Thursday, February 4, 2010

Winter Olympics soon!

My favorite Olympics are the winter ones :) Less than 2 weeks away now! I can't wait.

Hoping to have some time on Sunday to get one of our trips uploaded. I was wanting to start with our early 2008 trips, but all of those files are on her mom's laptop, so we have to find time to get over to her house and stick them on a flash drive. We also can't seem to find where we stashed our pictures from Bodrum, Turkey. Yargh!

In the meantime, we have a lot of hiking trips from last year and this year to-date, so I'm going to put some of those up and start working on revamping the blog. In my spare time. Which is limited. Keep in mind this is totally a side project.

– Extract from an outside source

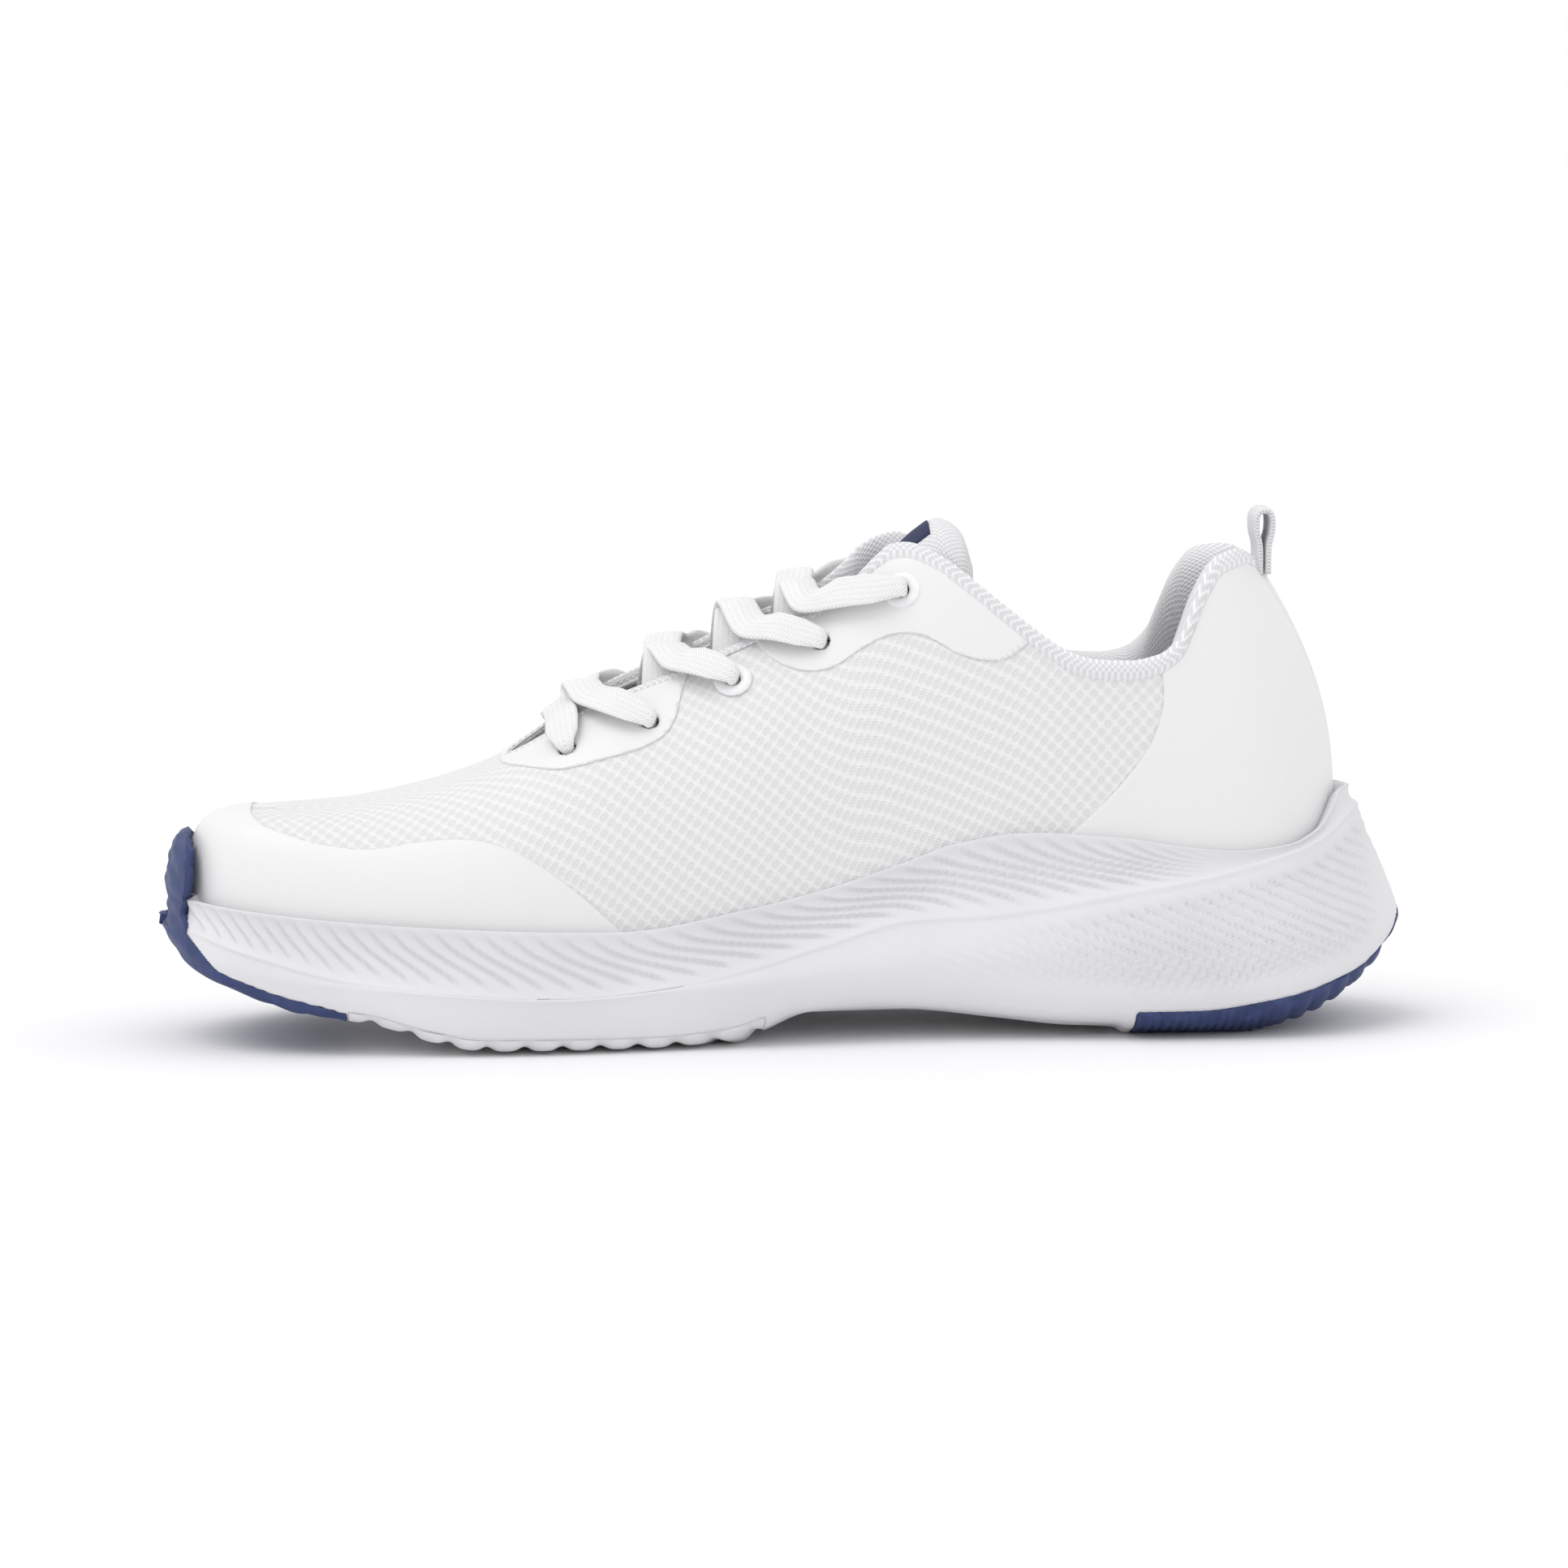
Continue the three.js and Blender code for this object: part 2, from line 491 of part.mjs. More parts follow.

I've got the main website going with all my freelance contracts, 3-4 hours a day of slushing/editing for the spec-fic 'zine, plus my fiction writing...which I've totally been slacking on. In between that I have my daily fitness routines, every-other-day market runs (we only eat fresh food, so market is every other day), and general relaxation, which takes a good 4-5 hours of my schedule =P

Monday, February 1, 2010

New offerings in 2010

One of the things I'm changing in 2010 is this particular blog. I've made mention of it in the past, but I finally came to a decision over the weekend.

Starting this month (February), this blog will be changing its title and its purpose to that of a travel blog, detailing our (Evy and myself) travels throughout the world. This will incorporate pictures of our trips, as well as an online travel blog.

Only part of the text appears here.